Kite is not trying to be just another blockchain. Yes, it is a Layer One network that works with Ethereum tools, but that description misses the point. Kite is really about AI agents. Not bots that need constant human input, but autonomous systems that can hold identities, send payments, make decisions, and interact with each other on their own. This idea is often called the agentic internet, and it could quietly change how digital economies run.
The KITE token sits at the center of this world. It is used for payments between agents, staking, governance, and keeping the network secure. Because Kite blends blockchain, finance, and AI, it does not fit neatly into today’s regulatory boxes. Over the next few years, especially after 2026, those boxes are going to change. The question is how Kite fits into them.
In the United States, the biggest uncertainty is still classification. Regulators have spent years arguing over whether crypto tokens are securities, commodities, or something entirely new. That debate is expected to calm down as new laws and clearer guidance arrive. When that happens, projects like Kite will finally know where they stand.

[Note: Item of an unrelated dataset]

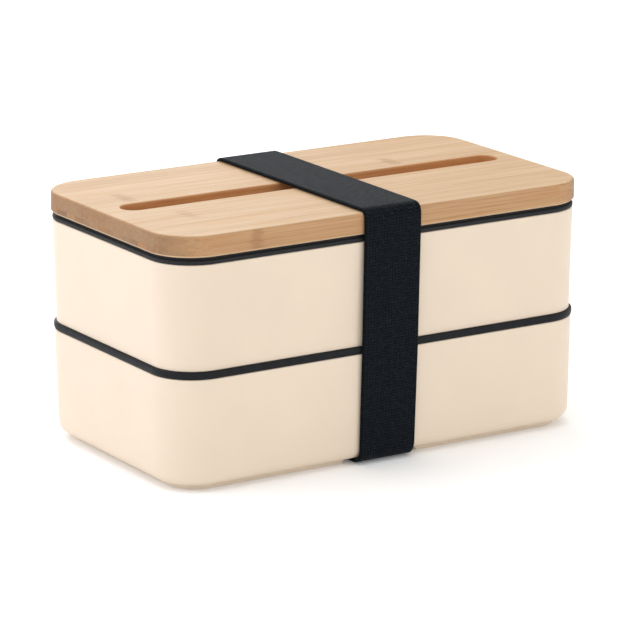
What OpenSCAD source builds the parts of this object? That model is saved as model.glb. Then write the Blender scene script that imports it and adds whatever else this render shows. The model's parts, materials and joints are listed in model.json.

For Kite, everything depends on how KITE is used in practice. If it mainly fuels transactions and coordination between agents, it looks like a utility. If it starts being promoted as an investment or yield vehicle, scrutiny increases fast. Governance rights and staking rewards will be watched closely. In many ways, Kite’s future in the U.S. will be shaped less by what it says and more by how people actually use the network.
Exchanges will also play a huge role. U.S. platforms are already under pressure to tighten standards. Listings now require deep audits, clean token economics, strong disclosures, and ongoing compliance. Staying listed is no longer a one time achievement. For Kite, this means compliance has to be part of daily operations, not an afterthought.
Europe tells a different story. With MiCA, the European Union has drawn a clearer map for crypto projects. By 2026, those rules will be fully in force across the region. They demand transparency, consumer protection, and accountability, but they also offer predictability.
For Kite, MiCA means paperwork, registrations, and possibly local partnerships. It means explaining clearly how the protocol works and who is responsible for what. But it also means access. Institutions and enterprises in Europe prefer environments where the rules are known. If Kite aligns well with MiCA, it becomes much easier for larger players to step in.
Payments add another layer of complexity. Kite is designed for agent to agent transactions, many of which will rely on stablecoins. Around the world, governments are tightening rules on stablecoins, focusing on reserves, risk management, and operational transparency. Even if Kite does not issue stablecoins itself, enabling autonomous payments puts it close to regulated financial activity.
This is where structure matters. Payment flows, settlement layers, and partnerships will likely determine whether Kite needs licenses in certain regions or can rely on regulated intermediaries. Getting this right will be critical as autonomous systems move real value across borders.
And borders matter. Crypto regulation is not moving at the same speed everywhere. The U.S., Europe, Asia, and emerging markets are all building their own frameworks. Kite cannot rely on a single global rulebook. Instead, it will need flexibility.
This is where Kite’s design could shine. Rules can be embedded into the protocol itself. Access, limits, and permissions can change depending on location or risk level. Compliance becomes something the system handles automatically. For enterprises, this is a huge advantage. It lowers legal risk without killing decentralization.
The most interesting questions, though, are still ahead. What happens when an AI agent makes a bad financial decision. Who is responsible. Can an agent be treated as a legal actor, or does responsibility always fall back on humans. Regulators have not answered these questions yet, but Kite is already building in that direction.
After 2026, DeFi will not be about avoiding regulation. It will be about proving maturity. The platforms that survive will be the ones that can connect open systems with real world rules. Kite is betting that AI driven, programmable compliance is the bridge. If that bet pays off, Kite could help define what the next generation of DeFi actually looks like.